In November of the same year White directed What to Send Up When It Goes Down by Aleshea Harris at A.R.T./New York Theatres. The cast included Alana Raquel Bowers, Rachel Christopher, Ugo Chukwu, Kambi Gathesha, Naomi Lorrain, Denise Manning, Javon Q. Minter and Beau Thom.

White won the Obie Award in 2020 for directing Our Dear Dead Druglord at the WP Theater.

In 2023, it was announced that White was attached to direct a stage musical adaptation of The Queen's Gambit.

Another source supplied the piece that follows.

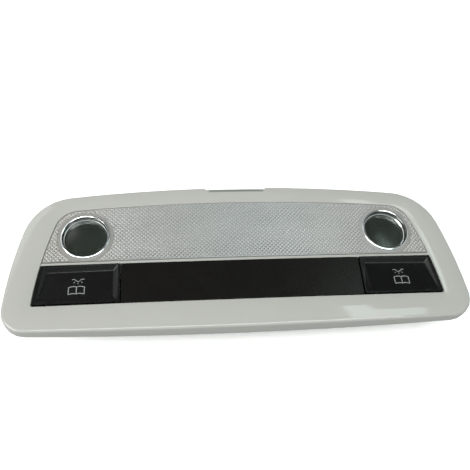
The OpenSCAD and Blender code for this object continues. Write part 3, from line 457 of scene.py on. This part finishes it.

White is set to direct Lynn Nottage's adaptation of
Imitation of Life, with music and lyrics by John Legend, at The Shed in New York in November, 2026.

==Works==

=== Director ===

| Year | Title | Credit | Venue |
| 2017 | Marvin's Room | Assistant Director | American Airlines Theatre, Broadway |
| 2018 | What to Send Up When It Goes Down | Director |  |
| 2019 | for all the women who thought they were Mad | Director | Soho Repertory Theatre, Off-Broadway |
| Our Dear Dead Druglord | Director | WP Theater, Off-Broadway |
| 2020 | What to Send Up When It Goes Down | Director | The Public Theater, Off-Broadway |
| 2022 | On Sugarland | Director | New York Theatre Workshop, Off-Broadway |
| Soft | Director | MCC Theater, Off-Broadway |
| The Most Spectacularly Lamentable Trial of Miz Martha Washington | Director | Steppenwolf Theatre Company, Chicago |
| 2023 | The Secret Life of Bees | Director | Almeida Theatre, Off West End |
| Jaja's African Hair Braiding | Director | Samuel J. Friedman Theatre, Broadway |
| 2024 | Jordans | Director | The Public Theater, Off-Broadway |
| Walden | Director | Second Stage Tony Kiser Theater, Off-Broadway |
| 2025 | Liberation | Director | Roundabout at Laura Pels Theatre, Off-Broadway |
| The Last Five Years | Director | Hudson Theatre, Broadway |
| Saturday Church | Director | New York Theatre Workshop, Off-Broadway |
| Liberation | Director | James Earl Jones Theatre, Broadway |
| 2026 | The Whoopi Monologues | Director | Mitzi E. Newhouse Theatre, Off-Broadway |
| 2026 | School Girls; Or, The African Mean Girls Play | Director | Samuel J. Friedman Theatre, Broadway |

Source:

=== Filmography ===

| Year | Title | Role | Notes |
|---|---|---|---|
| 2011 | The Playboy Club | Ikette, Hefette | TV Series (2 episodes) |
| 2012 | Louie | Stripper | TV Series (1 episode) |
| 2018 | Ocean's 8 | Cynthia |  |
| 2022 | Single Drunk Female | Angeline | TV Series (2 episodes) |

==Awards and nominations==

| Year | Award | Category | Work | Result |
| 2018 | Susan Stroman Award | Direction | n/a | Won |
| 2020 | Obie Award | Direction | Our Dear Dead Druglord | Won |
| 2022 | Drama Desk Award | Outstanding Director of a Play | On Sugarland | Nominated |
| Lucille Lortel Award | Outstanding Director | Nominated |
| 2023 | Lucille Lortel Award | Outstanding Director | Soft | Nominated |
| 2024 | Tony Awards | Best Direction of a Play | Jaja's African Hair Braiding | Nominated |
| Drama League Awards | Outstanding Direction of a Play | Nominated |
| 2025 | Drama League Awards | Founders Award for Excellence in Directing |  | Honored |
| Lucille Lortel Award | Outstanding Director | Liberation | Nominated |
| Drama Desk Award | Outstanding Director of a Play | Nominated |
| 2026 | Tony Awards | Best Direction of a Play | Nominated |
| Obie Award | Sustained Achievement in Direction | Walden and Liberation | Won |

Source:

==Personal life==
White lives in Brooklyn, New York City.